What the task asks: State how many lines contain "scene", and write nothing except that count.

Information shown:
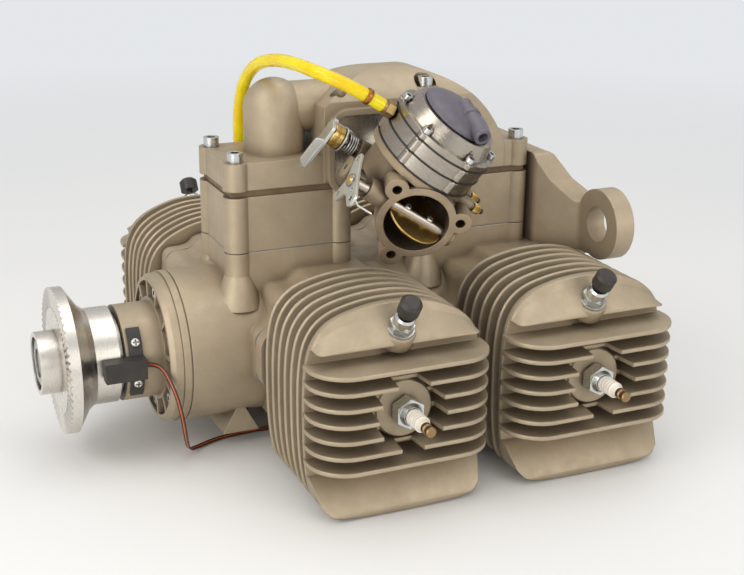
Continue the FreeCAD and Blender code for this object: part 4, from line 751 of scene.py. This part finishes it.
def make_plugs(finishes):
    """Ribbed ceramics of the spark plugs, with their terminal nuts."""
    rib_radius, groove_radius, rib_pitch = 4.8, 3.9, 2.4
    ribs = []
    for k in range(5):
        start = GLAZE_START + 0.6 + k * rib_pitch
        ribs += [(groove_radius, start), (rib_radius, start + 0.5), (rib_radius, start + 1.4),
                 (groove_radius, start + 1.9)]
    ceramic = [(2.6, 128), (2.6, GLAZE_START), (4.6, GLAZE_START), *ribs, (3.6, TERMINAL_START - 1.5),
               (3.3, TERMINAL_START)]
    nut = [(2.2, TERMINAL_START - 1), (2.2, TERMINAL_START), (3.2, TERMINAL_START + 0.3),
           (3.2, TERMINAL_START + 2.4), (2.5, TERMINAL_START + 3.2), (2.5, TERMINAL_START + 4.8),
           (3.2, TERMINAL_START + 5.6), (3.2, PLUG_TIP - 0.8), (2.4, PLUG_TIP)]
    ceramics, nuts = Form(Matrix()), Form(Matrix())
    for turn, place in BORES.values():
        seat = seat_at((0, place, 0), (turn, 0, 0))
        ceramics.seat = nuts.seat = seat
        ceramics.lathe(ceramic, axis="x", steps=32)
        nuts.lathe(nut, axis="x", steps=32)
    ceramics.finish("spark_plug_ceramics", "engine", "plug_ceramic", finishes["plug_ceramic"],
                    "spark_plug_insulators")
    nuts.finish("spark_plug_terminals", "engine", "brass", finishes["terminal"])


def rod_profile(start, end):
    """Profile of a shaft with broken edges."""
    edge = ROD_RADIUS - 0.4
    return [(edge, start), (ROD_RADIUS, start + 0.4), (ROD_RADIUS, end - 0.4), (edge, end)]


def disc_profile(radius):
    """Profile of a butterfly plate with broken edges."""
    half = PLATE_THICK / 2
    return [(radius - 0.3, -half), (radius, -half + 0.3), (radius, half - 0.3), (radius - 0.3, half)]


def make_choke(finishes):
    """Choke shaft, its brass plate with two screws, and the three-lobed lever with its link."""
    shaft = Form(CARB_SEAT)
    shaft.lathe(rod_profile(CHOKE_LEVER_Y - 1.4, ROD_END), (CHOKE_X, 0, 0), "y")
    shaft.finish("choke_shaft", "choke", "steel", finishes["carb_metal"], "choke_valve")
    lever = Form(CARB_SEAT @ Matrix.Translation((CHOKE_X, 0, 0)))
    plate = Form(lever.seat @ Matrix.Rotation(math.radians(CHOKE_OPEN), 4, "Y"))
    plate.lathe(disc_profile(CARB_BORE - PLATE_GAP), steps=64)
    plate.finish("choke_plate", "choke", "brass", finishes["brass"])
    screws = Form(plate.seat)
    for y in (-8, 8):
        pan_head(screws, (0, y, ROD_RADIUS - 0.3), 2.1, 1.3)
    screws.finish("choke_plate_screws", "choke", "plated_steel", finishes["zinc"])
    base = CHOKE_LEVER_Y
    outline = rounded([(-17, 6), (-13, 13), (-7, 9.5), (3, 6), (20, 1.5), (20, -7), (5, -6.5), (0, -17),
                       (-7, -17.5), (-6, -4)], 2.6)
    holes = [circle(1.5, spot) for spot in ((-12.4, 8.4), LINK_EYE, (-3.4, -13), (8.5, -1.4))]
    lever.sheet([outline, *holes], base, base + LEVER_THICK, "xz")
    lever.finish("choke_lever", "choke", "plated_steel", finishes["zinc"])
    rivet = Form(lever.seat)
    rivet.lathe([(3.2, base - 0.2), (3.2, base - 1.1), (2.2, base - 1.9)], axis="y")
    rivet.finish("choke_rivet", "choke", "brass", finishes["brass"])
    link = Form(lever.seat)
    eye_x, eye_z = LINK_EYE
    link.wire([(eye_x, base - 1.6, eye_z), (eye_x, base + 4, eye_z), (15.9, base + 6, -4.2),
               (16, base + 16, -4.6)], 0.7)
    link.finish("choke_link", "choke", "plated_steel", finishes["zinc"])


def make_throttle(finishes):
    """Throttle shaft and plate, brass barrel, zinc arm and stop screw, and the return spring."""
    shaft = Form(CARB_SEAT)
    shaft.lathe(rod_profile(THROTTLE_LEVER_Y, ROD_END), (THROTTLE_X, 0, 0), "y")
    shaft.lathe(disc_profile(CARB_BORE - PLATE_GAP), (THROTTLE_X, 0, 0), "x", 64)
    shaft.finish("throttle_shaft", "throttle", "steel", finishes["carb_metal"], "throttle_valve")
    start = THROTTLE_LEVER_Y - 2
    barrel = Form(CARB_SEAT)
    sleeve = [(6.2, start), (7, start + 0.8), (7, start + 3), (6.3, start + 3.4), (6.3, start + 4.2),
              (7, start + 4.6), (7, start + 7), (5.6, start + 7.4), (5.6, start + 9)]
    barrel.lathe(sleeve, (THROTTLE_X, 0, 0), "y")
    barrel.finish("throttle_barrel", "throttle", "brass", finishes["brass"])
    outline = rounded([(-5.5, 6.5), (5.5, 6.5), (7, -4), (6.5, -22), (3, -28.5), (-2.5, -28.5), (-3.5, -14),
                       (-6, -4)], 2.4)
    fold = rounded([(start - 7, -22), (start - 7, -5), (start - 1, -3), (start - 1, -26)], 1.5)
    arm = Form(CARB_SEAT @ Matrix.Translation((THROTTLE_X, 0, 0)))
    arm.sheet([outline, circle(2, (0.5, -23))], start - 2.2, start - 0.2, "xz")
    arm.sheet([fold], 5, 6.6, "yz")
    arm.finish("throttle_arm", "throttle", "plated_steel", finishes["zinc"])
    screw = Form(arm.seat)
    screw.lathe([(2, start), (3.1, start + 0.3), (3.1, start + 2.6), (2.4, start + 3), (1.5, start + 3.2),
                 (1.5, start + 13), (0.3, start + 17)], (-7.8, 0, 3.2), "y", 24)
    screw.lathe([(8, start + 7.6), (8, start + 8.6), (5, start + 8.6)], axis="y")
    screw.finish("throttle_stop_screw", "throttle", "plated_steel", finishes["zinc"])
    spring = Form(CARB_SEAT)
    spring.coil((THROTTLE_X, THROTTLE_LEVER_Y + 8.9, 0), ROD_RADIUS + 1.3, 0.6, 1.6, 4.4, "y")
    spring.finish("throttle_spring_wire", "engine", "steel", finishes["steel"], "throttle_spring")


def make_cable_stop(finishes):
    """Oval eye plate on a post of the carburettor's body."""
    post = Form(CARB_SEAT)
    x, z = CABLE_STOP
    post.lathe([(4.4, -21), (3.6, -26), (3.6, -40)], (x, 0, z), "y", 24)
    oval = rounded([(-43, -1.5), (-34.5, -2), (-33, -15), (-41.5, -15.5)], 4.5, 6)
    post.sheet([oval, circle(2, CABLE_STOP)], -41.4, -39.4, "xz")
    post.finish("cable_stop", "engine", "cast_aluminium", finishes["cast_aluminium"])


def make_needles(finishes):
    """Mixture needles: knurled brass heads on sprung shanks, each turning with its own body."""
    for name, x in NEEDLE_X.items():
        needle = Form(CARB_SEAT)
        needle.lathe([(2, 10), (2, 34)], (x, 0, NEEDLE_Z), "y", 24)
        rings = []
        for y, scale in ((34, 0.85), (34.5, 1), (38.6, 1), (39.2, 0.85)):
            ring = []
            for k, (u, v) in enumerate(circle(1, steps=KNURL_COUNT)):
                radius = KNURL_RADII[k % 2] * scale
                ring.append(needle.corner((x + radius * u, y, NEEDLE_Z + radius * v)))
            rings.append(ring)
        needle.skin(rings)
        needle.finish(f"needle_{name}_brass", f"needle_{name}", "brass", finishes["brass"],
                      f"mixture_needle_{name}")
        tip = Form(CARB_SEAT)
        tip.lathe([(1.7, 39), (1.7, 41), (1.2, 41.6)], (x, 0, NEEDLE_Z), "y", 20)
        tip.finish(f"needle_{name}_tip", f"needle_{name}", "black_plastic", finishes["black_plastic"])
        spring = Form(CARB_SEAT)
        spring.coil((x, 32.2, NEEDLE_Z), 2.7, 0.35, 0.9, 1.8, "y")
        spring.finish(f"needle_{name}_spring", f"needle_{name}", "steel", finishes["steel"])


def make_cap(finishes):
    """Domed plastic cap with its vent nozzle."""
    steps = 10
    arc = [math.pi / 2 * k / steps for k in range(steps)]
    dome = [((CAP_RADIUS - 0.4) * math.cos(a), CAP_RIM + (CAP_HEIGHT - CAP_RIM) * math.sin(a)) for a in arc]
    rim = [(CAP_RADIUS - 0.5, 0), (CAP_RADIUS, 0.4), (CAP_RADIUS, CAP_RIM - 0.3)]
    cap = Form(CARB_SEAT @ Matrix.Translation((*STACK_PLACE, STACK_TOP)))
    cap.lathe([*rim, *dome, (1, CAP_HEIGHT)], steps=64)
    turn = Matrix.Rotation(math.radians(NOZZLE_TURN), 4, "Z")
    cap.seat = cap.seat @ Matrix.Translation(NOZZLE_PLACE) @ turn
    cap.lathe([(4.4, -5), (5.2, -4), (5.2, 5), (6.2, 5.4), (6.2, 8), (5.3, 8.4), (4.9, 24), (5.1, 24.4),
               (5.1, 25.4), (4.7, 26), (3.1, 26), (2.9, 12)], axis="x")
    cap.finish("carb_cap_dome", "engine", "grey_plastic", finishes["grey_plastic"], "carb_cap")


def make_stack_ears(finishes):
    """Bosses round the six screws at the edge of the plates, one for each level."""
    ears = Form(CARB_SEAT @ Matrix.Translation((*STACK_PLACE, 0)))
    for k in range(6):
        angle = math.radians(k * 60 + 20)
        spot = (EAR_RING * math.cos(angle), EAR_RING * math.sin(angle), 0)
        for low, high in STACK_LEVELS:
            profile = [(3.5, low + 0.05), (3.9, low + 0.5), (3.9, high - 0.6), (3.5, high - 0.15)]
            ears.lathe(profile, spot, steps=24)
    ears.finish("stack_ears", "engine", "machined_aluminium", finishes["carb_metal"])


def area_light(name, place, size, power, colour):
    """Soft box at a place, turned towards the object."""
    data = bpy.data.lights.new(name, "AREA")
    data.shape = "RECTANGLE"
    data.size, data.size_y = size
    data.energy = power
    data.color = colour
    lamp = bpy.data.objects.new(name, data)
    lamp.location = place
    lamp.rotation_euler = (Vector(LAMP_AIM) - Vector(place)).to_track_quat("-Z", "Y").to_euler()
    bpy.context.scene.collection.objects.link(lamp)


def seen_directly(nodes, links):
    """One for what the camera sees, also in a mirror or through glass, and nought for other light."""
    path = nodes.new("ShaderNodeLightPath")
    seen = path.outputs["Is Camera Ray"]
    for name in ("Is Glossy Ray", "Is Transmission Ray"):
        either = nodes.new("ShaderNodeMath")
        either.operation = "MAXIMUM"
        links.new(seen, either.inputs[0])
        links.new(path.outputs[name], either.inputs[1])
        seen = either.outputs[0]
    return seen


def floor_material():
    """Pale floor that keeps the shadow near the object and fades to a pale backdrop."""
    finish = Shader("floor_finish", (0.80, 0.80, 0.79), 0, 0.6)
    shade = finish.spread(finish.noise(3, 2), 0, 0.4)
    finish.set(Base_Color=finish.mixed(shade, (0.80, 0.80, 0.79), (0.76, 0.765, 0.77)))
    nodes, links = finish.nodes, finish.links
    distance = nodes.new("ShaderNodeVectorMath")
    distance.operation = "DISTANCE"
    distance.inputs[1].default_value = FADE_MIDDLE
    links.new(finish.place, distance.inputs[0])
    far = finish.spread(distance.outputs["Value"], 0, 1, *FADE_RANGE)
    seen = seen_directly(nodes, links)
    share = nodes.new("ShaderNodeMath")
    share.operation = "MULTIPLY"
    links.new(far, share.inputs[0])
    links.new(seen, share.inputs[1])
    glow = nodes.new("ShaderNodeEmission")
    glow.inputs["Color"].default_value = BACKDROP
    mix = nodes.new("ShaderNodeMixShader")
    links.new(share.outputs[0], mix.inputs[0])
    links.new(finish.shader.outputs[0], mix.inputs[1])
    links.new(glow.outputs[0], mix.inputs[2])
    links.new(mix.outputs[0], nodes["Material Output"].inputs["Surface"])
    return finish.material


def make_world():
    """Pale surroundings, brighter overhead than at the horizon, and a flat backdrop for the camera."""
    world = bpy.data.worlds.new("studio")
    world.use_nodes = True
    nodes, links = world.node_tree.nodes, world.node_tree.links
    split = nodes.new("ShaderNodeSeparateXYZ")
    links.new(nodes.new("ShaderNodeTexCoord").outputs["Generated"], split.inputs[0])
    ramp = nodes.new("ShaderNodeMapRange")
    ramp.inputs["From Min"].default_value = 0
    ramp.inputs["From Max"].default_value = OVERHEAD_FROM
    links.new(split.outputs["Z"], ramp.inputs["Value"])
    mix = nodes.new("ShaderNodeMix")
    mix.data_type = "RGBA"
    colours = [item for item in mix.inputs if item.type == "RGBA"]
    colours[0].default_value = HORIZON
    colours[1].default_value = OVERHEAD
    links.new(ramp.outputs["Result"], mix.inputs["Factor"])
    result = [item for item in mix.outputs if item.type == "RGBA"][0]
    links.new(result, nodes["Background"].inputs["Color"])
    nodes["Background"].inputs["Strength"].default_value = WORLD_STRENGTH
    camera_path = nodes.new("ShaderNodeLightPath")
    backdrop = nodes.new("ShaderNodeBackground")
    backdrop.inputs["Color"].default_value = BACKDROP
    choice = nodes.new("ShaderNodeMixShader")
    links.new(camera_path.outputs["Is Camera Ray"], choice.inputs[0])
    links.new(nodes["Background"].outputs[0], choice.inputs[1])
    links.new(backdrop.outputs[0], choice.inputs[2])
    links.new(choice.outputs[0], nodes["World Output"].inputs["Surface"])
    bpy.context.scene.world = world


def make_stage():
    """Pale floor, pale surroundings and soft lamps."""
    builder = bmesh.new()
    bmesh.ops.create_grid(builder, x_segments=1, y_segments=1, size=FLOOR_REACH)
    floor = mesh_object("floor", builder, [floor_material()])
    floor.location.z = FLOOR_Z
    make_world()
    for name, settings in LAMPS.items():
        area_light(name, *settings)
    bpy.context.scene.view_settings.view_transform = "Standard"


make_camera()
make_stage()
finishes = make_finishes()
dress_nodes(finishes)
for make in (make_hose, make_lead, make_hose_band, make_sensor_screws, make_cylinders, make_plugs, make_choke,
             make_throttle, make_cable_stop, make_needles, make_cap, make_stack_ears):
    make(finishes)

Final result: 4